• _GOAL_:
Nothing should be output except the lines from the one containing "len(lace_route) - 2]])" through the one containing "for body, members", both ends included, each repeated exactly.

• _MATERIAL FOR THIS TASK_:
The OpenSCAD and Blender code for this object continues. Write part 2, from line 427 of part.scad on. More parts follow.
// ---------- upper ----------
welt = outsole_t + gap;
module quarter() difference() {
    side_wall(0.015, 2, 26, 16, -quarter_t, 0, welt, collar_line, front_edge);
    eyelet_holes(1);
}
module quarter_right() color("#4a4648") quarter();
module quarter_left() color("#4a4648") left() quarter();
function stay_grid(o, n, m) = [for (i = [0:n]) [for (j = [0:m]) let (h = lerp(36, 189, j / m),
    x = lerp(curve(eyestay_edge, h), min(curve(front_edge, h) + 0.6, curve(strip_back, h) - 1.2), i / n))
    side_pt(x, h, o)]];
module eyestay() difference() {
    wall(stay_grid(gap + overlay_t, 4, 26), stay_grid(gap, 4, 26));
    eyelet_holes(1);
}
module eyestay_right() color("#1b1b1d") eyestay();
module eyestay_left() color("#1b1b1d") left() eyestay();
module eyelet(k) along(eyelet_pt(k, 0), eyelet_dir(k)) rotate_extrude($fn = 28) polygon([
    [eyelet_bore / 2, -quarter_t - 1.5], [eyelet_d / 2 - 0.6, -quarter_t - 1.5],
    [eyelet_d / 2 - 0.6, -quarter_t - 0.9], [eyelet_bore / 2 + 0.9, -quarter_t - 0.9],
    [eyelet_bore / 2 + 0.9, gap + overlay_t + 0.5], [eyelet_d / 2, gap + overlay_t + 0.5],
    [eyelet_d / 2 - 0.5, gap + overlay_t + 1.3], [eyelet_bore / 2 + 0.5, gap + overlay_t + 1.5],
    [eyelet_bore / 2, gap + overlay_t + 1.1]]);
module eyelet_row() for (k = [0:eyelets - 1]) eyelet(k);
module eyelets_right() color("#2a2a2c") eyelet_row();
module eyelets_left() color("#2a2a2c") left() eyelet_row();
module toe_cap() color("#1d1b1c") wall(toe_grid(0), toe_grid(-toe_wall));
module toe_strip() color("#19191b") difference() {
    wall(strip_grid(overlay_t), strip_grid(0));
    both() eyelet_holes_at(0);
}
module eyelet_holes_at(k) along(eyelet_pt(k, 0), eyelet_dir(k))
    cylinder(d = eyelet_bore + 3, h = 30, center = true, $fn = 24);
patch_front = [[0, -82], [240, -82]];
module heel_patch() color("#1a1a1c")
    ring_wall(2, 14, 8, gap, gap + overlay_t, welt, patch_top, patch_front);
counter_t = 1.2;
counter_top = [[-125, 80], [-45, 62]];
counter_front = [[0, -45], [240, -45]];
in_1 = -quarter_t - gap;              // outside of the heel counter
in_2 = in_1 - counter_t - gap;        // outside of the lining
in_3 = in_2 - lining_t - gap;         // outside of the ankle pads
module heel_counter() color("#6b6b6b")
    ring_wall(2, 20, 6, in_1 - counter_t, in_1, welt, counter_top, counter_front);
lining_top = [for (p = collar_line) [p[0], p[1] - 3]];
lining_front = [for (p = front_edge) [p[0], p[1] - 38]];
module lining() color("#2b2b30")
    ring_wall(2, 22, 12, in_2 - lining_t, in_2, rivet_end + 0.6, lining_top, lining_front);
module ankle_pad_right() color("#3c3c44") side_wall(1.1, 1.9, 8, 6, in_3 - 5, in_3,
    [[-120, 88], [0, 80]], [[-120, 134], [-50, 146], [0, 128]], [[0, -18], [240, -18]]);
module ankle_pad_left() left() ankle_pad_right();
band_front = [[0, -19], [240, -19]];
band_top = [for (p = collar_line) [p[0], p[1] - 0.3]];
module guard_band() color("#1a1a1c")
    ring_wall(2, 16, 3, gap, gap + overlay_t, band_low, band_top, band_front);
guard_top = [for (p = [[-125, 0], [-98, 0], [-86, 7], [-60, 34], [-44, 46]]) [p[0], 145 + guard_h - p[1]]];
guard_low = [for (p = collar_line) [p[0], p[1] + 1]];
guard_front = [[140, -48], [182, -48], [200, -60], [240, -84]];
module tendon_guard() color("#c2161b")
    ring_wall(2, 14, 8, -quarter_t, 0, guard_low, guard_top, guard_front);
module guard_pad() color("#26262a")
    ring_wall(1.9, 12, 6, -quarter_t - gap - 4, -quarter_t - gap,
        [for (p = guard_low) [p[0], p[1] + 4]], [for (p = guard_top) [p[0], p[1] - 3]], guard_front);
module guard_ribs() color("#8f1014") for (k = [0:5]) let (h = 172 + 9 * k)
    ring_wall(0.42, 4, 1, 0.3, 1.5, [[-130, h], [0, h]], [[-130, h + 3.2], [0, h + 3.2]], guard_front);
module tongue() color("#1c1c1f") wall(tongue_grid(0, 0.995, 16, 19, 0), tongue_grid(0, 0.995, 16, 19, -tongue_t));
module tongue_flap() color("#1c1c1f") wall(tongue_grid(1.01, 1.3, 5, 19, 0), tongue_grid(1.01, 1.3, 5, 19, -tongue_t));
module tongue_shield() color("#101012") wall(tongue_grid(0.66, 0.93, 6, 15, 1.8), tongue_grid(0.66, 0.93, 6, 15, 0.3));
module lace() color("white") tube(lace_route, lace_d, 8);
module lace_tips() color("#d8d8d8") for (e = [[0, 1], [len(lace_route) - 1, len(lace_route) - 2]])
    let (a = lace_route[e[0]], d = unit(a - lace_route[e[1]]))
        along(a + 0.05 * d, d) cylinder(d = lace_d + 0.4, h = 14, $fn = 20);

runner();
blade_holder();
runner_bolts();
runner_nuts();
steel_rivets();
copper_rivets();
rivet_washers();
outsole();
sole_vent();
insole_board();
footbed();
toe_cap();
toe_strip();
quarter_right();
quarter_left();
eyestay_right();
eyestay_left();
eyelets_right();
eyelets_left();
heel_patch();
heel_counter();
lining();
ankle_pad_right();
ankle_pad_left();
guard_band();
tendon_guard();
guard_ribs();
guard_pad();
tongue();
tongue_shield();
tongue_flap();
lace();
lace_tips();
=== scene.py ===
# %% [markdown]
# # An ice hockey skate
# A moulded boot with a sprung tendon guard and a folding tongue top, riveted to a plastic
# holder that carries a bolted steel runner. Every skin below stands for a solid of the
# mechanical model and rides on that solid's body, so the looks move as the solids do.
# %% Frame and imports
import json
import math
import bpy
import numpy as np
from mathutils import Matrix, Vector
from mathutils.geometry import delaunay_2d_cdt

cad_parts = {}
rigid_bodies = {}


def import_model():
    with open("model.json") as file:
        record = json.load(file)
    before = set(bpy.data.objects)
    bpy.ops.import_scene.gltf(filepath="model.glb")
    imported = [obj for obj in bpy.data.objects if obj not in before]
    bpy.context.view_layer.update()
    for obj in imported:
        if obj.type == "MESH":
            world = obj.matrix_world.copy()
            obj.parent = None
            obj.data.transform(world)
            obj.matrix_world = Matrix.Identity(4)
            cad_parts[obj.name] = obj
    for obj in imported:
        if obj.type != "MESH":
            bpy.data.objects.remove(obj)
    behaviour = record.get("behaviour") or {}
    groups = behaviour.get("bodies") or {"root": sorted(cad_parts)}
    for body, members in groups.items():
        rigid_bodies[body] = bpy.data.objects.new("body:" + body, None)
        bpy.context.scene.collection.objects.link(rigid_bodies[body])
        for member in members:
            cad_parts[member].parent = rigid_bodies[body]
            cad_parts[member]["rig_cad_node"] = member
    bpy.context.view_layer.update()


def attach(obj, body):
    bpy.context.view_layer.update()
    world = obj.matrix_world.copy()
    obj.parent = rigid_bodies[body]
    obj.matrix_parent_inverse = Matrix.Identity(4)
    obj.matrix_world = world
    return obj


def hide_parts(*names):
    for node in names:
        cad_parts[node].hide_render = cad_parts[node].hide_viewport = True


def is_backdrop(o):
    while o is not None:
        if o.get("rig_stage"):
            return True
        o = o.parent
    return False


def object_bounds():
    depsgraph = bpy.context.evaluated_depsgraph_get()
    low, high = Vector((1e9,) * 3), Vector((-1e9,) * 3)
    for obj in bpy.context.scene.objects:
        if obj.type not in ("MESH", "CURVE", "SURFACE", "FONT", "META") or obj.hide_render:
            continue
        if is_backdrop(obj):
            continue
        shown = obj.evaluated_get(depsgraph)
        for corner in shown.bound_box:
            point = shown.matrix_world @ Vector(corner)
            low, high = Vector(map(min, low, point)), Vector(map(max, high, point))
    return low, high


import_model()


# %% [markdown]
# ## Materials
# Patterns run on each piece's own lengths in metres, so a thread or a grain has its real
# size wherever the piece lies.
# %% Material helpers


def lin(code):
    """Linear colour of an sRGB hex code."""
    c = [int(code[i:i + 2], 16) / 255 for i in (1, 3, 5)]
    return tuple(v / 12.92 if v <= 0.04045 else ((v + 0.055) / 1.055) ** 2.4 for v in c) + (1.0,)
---
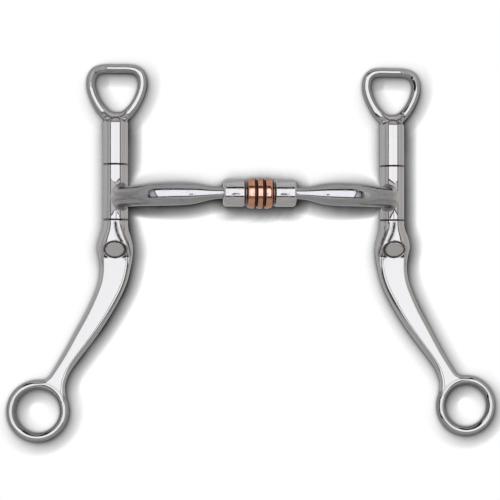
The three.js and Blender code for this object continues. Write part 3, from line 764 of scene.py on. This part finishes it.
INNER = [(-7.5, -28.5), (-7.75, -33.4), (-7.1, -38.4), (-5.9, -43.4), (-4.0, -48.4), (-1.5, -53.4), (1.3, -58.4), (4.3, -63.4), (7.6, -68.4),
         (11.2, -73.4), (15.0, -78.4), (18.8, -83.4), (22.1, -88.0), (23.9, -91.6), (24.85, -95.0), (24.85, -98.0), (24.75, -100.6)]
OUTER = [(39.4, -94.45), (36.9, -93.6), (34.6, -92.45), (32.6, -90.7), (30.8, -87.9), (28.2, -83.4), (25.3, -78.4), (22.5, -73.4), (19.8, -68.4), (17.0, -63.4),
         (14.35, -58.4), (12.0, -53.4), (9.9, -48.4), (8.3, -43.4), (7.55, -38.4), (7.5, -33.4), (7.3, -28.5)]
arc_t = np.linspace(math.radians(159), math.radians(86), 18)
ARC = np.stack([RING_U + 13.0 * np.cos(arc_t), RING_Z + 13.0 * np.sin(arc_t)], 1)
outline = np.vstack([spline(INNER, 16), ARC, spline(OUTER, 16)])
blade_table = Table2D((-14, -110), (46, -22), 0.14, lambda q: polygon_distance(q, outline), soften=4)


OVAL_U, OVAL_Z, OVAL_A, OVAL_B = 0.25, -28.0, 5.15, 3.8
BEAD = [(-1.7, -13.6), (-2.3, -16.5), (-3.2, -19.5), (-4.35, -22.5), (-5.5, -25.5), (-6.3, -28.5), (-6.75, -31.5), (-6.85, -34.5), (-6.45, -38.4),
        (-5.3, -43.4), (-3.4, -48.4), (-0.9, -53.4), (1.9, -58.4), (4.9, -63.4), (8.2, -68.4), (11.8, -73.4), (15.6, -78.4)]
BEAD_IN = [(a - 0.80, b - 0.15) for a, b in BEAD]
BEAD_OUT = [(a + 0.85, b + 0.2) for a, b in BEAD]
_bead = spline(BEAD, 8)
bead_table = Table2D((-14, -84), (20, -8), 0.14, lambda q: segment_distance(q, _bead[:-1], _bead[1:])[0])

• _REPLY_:
module lace_tips() color("#d8d8d8") for (e = [[0, 1], [len(lace_route) - 1, len(lace_route) - 2]])
    let (a = lace_route[e[0]], d = unit(a - lace_route[e[1]]))
        along(a + 0.05 * d, d) cylinder(d = lace_d + 0.4, h = 14, $fn = 20);

runner();
blade_holder();
runner_bolts();
runner_nuts();
steel_rivets();
copper_rivets();
rivet_washers();
outsole();
sole_vent();
insole_board();
footbed();
toe_cap();
toe_strip();
quarter_right();
quarter_left();
eyestay_right();
eyestay_left();
eyelets_right();
eyelets_left();
heel_patch();
heel_counter();
lining();
ankle_pad_right();
ankle_pad_left();
guard_band();
tendon_guard();
guard_ribs();
guard_pad();
tongue();
tongue_shield();
tongue_flap();
lace();
lace_tips();
=== scene.py ===
# %% [markdown]
# # An ice hockey skate
# A moulded boot with a sprung tendon guard and a folding tongue top, riveted to a plastic
# holder that carries a bolted steel runner. Every skin below stands for a solid of the
# mechanical model and rides on that solid's body, so the looks move as the solids do.
# %% Frame and imports
import json
import math
import bpy
import numpy as np
from mathutils import Matrix, Vector
from mathutils.geometry import delaunay_2d_cdt

cad_parts = {}
rigid_bodies = {}


def import_model():
    with open("model.json") as file:
        record = json.load(file)
    before = set(bpy.data.objects)
    bpy.ops.import_scene.gltf(filepath="model.glb")
    imported = [obj for obj in bpy.data.objects if obj not in before]
    bpy.context.view_layer.update()
    for obj in imported:
        if obj.type == "MESH":
            world = obj.matrix_world.copy()
            obj.parent = None
            obj.data.transform(world)
            obj.matrix_world = Matrix.Identity(4)
            cad_parts[obj.name] = obj
    for obj in imported:
        if obj.type != "MESH":
            bpy.data.objects.remove(obj)
    behaviour = record.get("behaviour") or {}
    groups = behaviour.get("bodies") or {"root": sorted(cad_parts)}
    for body, members in groups.items():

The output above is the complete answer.